Phase 6: Cloud Migration
Cloud Readiness Assessment
Score each workload:
| Factor | Score (1-5) | Notes |
|---|---|---|
| Stateless design | ||
| Configuration externalized | ||
| Logging to stdout | ||
| Health check endpoint | ||
| Graceful shutdown | ||
| Horizontal scalability | ||
| Secret management | ||
| 12-factor compliance |
35-40: Cloud-native ready 25-34: Minor modifications needed 15-24: Significant refactoring 8-14: Major redesign required
Cloud Migration Checklist
- Network architecture designed (VPC, subnets, security groups)
- Identity and access management configured
- Data residency requirements verified
- Compliance mapping (cloud controls ↔ requirements)
- Cost estimation completed (TCO comparison)
- Disaster recovery plan updated
- Monitoring and alerting migrated
- DNS and certificate management planned
- CDN configuration
- Load testing in cloud environment
- Security scanning pipeline
- Backup and restore verified
- Runbooks updated for cloud operations
- Team trained on cloud platform
- Vendor lock-in assessment
Cost Optimization from Day 1
- Right-size instances — start small, scale up with data
- Reserved/committed use — only after 3 months of usage data
- Spot/preemptible — for batch jobs, CI/CD, dev/test
- Auto-scaling — scale down at night, weekends
- Storage tiers — hot/warm/cold/archive based on access patterns
- Tag everything — cost allocation by team, service, environment
- Monthly review — unused resources, oversized instances
Phase 7: API Modernization
API Wrapping Pattern
For legacy systems without APIs:
- Screen scraping adapter — parse HTML/mainframe screens
- Database tap — read directly from legacy DB (read-only!)
- File-based integration — watch folders, parse files
- Message queue bridge — legacy writes to queue, new reads
- RPC wrapper — expose existing functions via REST/gRPC
API Contract-First Migration
endpoint: "/api/v2/orders"
legacy_source: "stored_procedure: sp_GetOrders"
new_implementation: "orders-service"
migration_status: "legacy | dual-run | new-only"
contract_changes:
- field: "order_date"
old_format: "MM/DD/YYYY string"
new_format: "ISO 8601"
adapter: "date_format_adapter"
- field: "status"
old_values: ["A", "C", "P"]
new_values: ["active", "completed", "pending"]
adapter: "status_code_mapper"
parity_tests: 47
parity_passing: 47
Phase 8: Testing Strategy
Migration Testing Pyramid
/ Smoke Tests \ ← Whole system alive?
/ Parity Tests \ ← Same behavior old vs new?
/ Integration Tests \ ← Services work together?
/ Contract Tests \ ← API contracts honored?
/ Performance Tests \ ← Not slower than before?

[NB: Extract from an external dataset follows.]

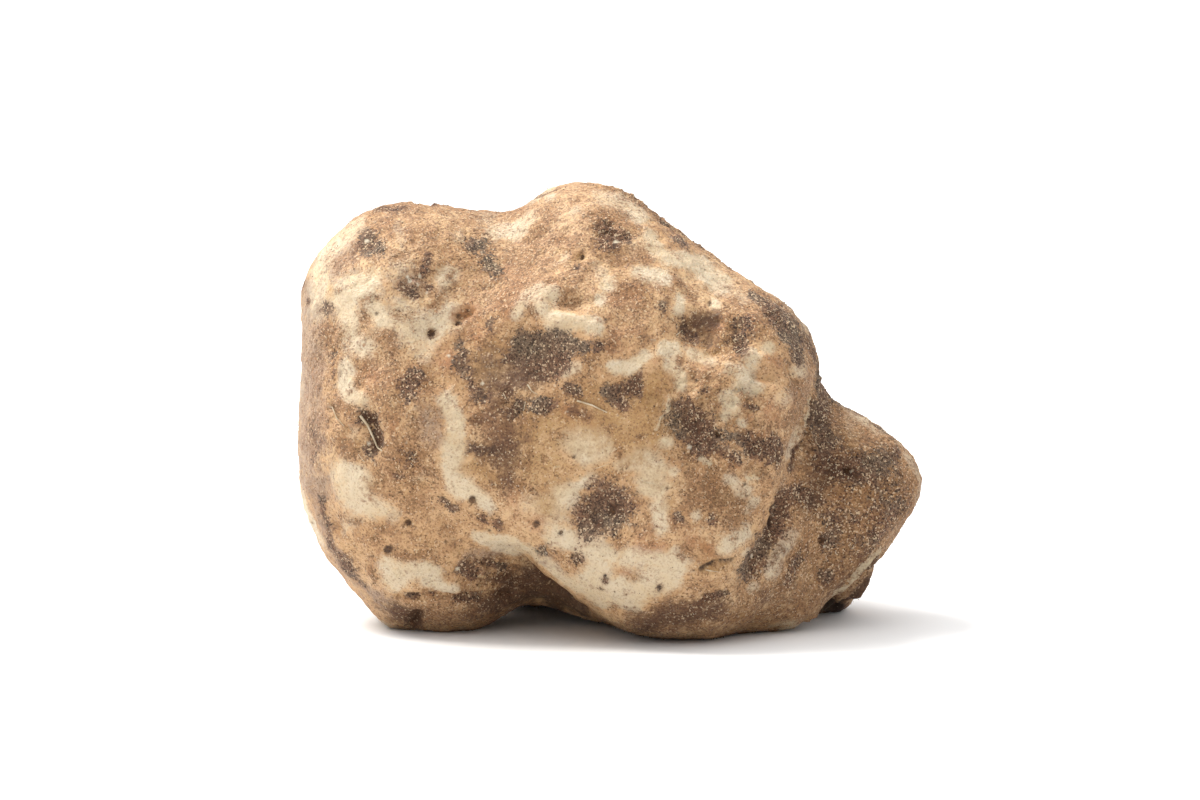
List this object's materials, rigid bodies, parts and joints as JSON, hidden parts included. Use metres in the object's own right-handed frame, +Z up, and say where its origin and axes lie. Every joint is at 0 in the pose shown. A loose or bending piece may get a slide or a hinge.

/ Data Validation Tests \ ← Data migrated correctly?
/ Unit Tests \ ← New code works?
Parity Testing Framework
For EVERY migrated feature:
feature: ""
test_type: "api_parity | ui_parity | data_parity"
method: "shadow traffic | replay | parallel run"
sample_size: 0
match_rate: "0%" # Target: 99.9%+
mismatches_investigated: 0
mismatches_accepted: 0 # Known intentional differences
mismatches_bugs: 0
sign_off: false
Shadow traffic — copy production requests to new system, compare responses (don't serve new responses to users yet).
Performance Regression Rules
- P95 latency must not increase >10% vs legacy
- Throughput must meet or exceed legacy under same load
- Database query count must not increase per request
- Memory usage must not increase >20%
- If ANY metric regresses → investigate before proceeding
Phase 9: Team & Process
Modernization Team Structure
| Role | Responsibility | When Needed |
|---|---|---|
| Modernization Lead | Strategy, sequencing, blockers | Full-time |
| Legacy Expert | Knows where the bodies are buried | Part-time, on-call |
| New Platform Engineer | Builds target architecture | Full-time |
| Data Engineer | Migration, sync, validation | Phase-dependent |
| QA/Test Engineer | Parity testing, automation | Full-time |
| DevOps/Platform | CI/CD, infrastructure | Part-time |
| Product Owner | Business priority, acceptance | Part-time |
Knowledge Mining from Legacy
The most dangerous part of modernization is losing undocumented business rules.
- Code archaeology — git blame, find oldest unchanged code, understand why
- Interview stakeholders — "What would break if we changed X?"
- Production log analysis — what edge cases actually occur?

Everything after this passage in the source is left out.